Sources in Pretoria said Mr. Mbeki was trying to persuade ZANU-PF to at least let the opposition help to shape the constitutional amendment.
It would create many new seats in the lower and upper houses and give parliament the power to fill the presidency if a vacancy were to arise, so that Mr. Mugabe were to win re-election in March, he could choose his successor if he subsequently retired.
Despite such objections, ZANU-PF Chief Whip Joram Gumbo told reporter Blessing Zulu that notwithstanding the Pretoria talks the ruling party has work to do.
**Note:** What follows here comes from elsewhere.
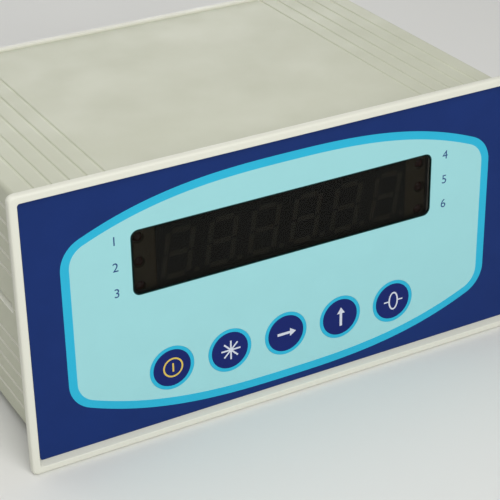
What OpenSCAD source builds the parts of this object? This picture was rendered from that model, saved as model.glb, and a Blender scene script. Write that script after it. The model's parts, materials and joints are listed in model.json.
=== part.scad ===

National Constitutional Assembly Chairman Lovemore Madhuku said the ruling party’s pursuit of the constitutional amendment reflected ZANU-PF's true objectives.
Elsewhere, the South African branch of the Tsvangirai opposition was launching a voter education campaign to encourage Zimbabweans registered to vote in Zimbabwe to go home at election time if they could not win the right to file absentee ballots.
Treasurer Gift Sabamu of the South African MDC branch said the estimated 3 million Zimbabweans in South Africa have the power to effect change and that the party will do all that it can to revise the law so as to permit absentee ballots.
Sabamu told reporter Patience Rusere that it will take large numbers of voters to remove President Mugabe and ZANU-PF from power.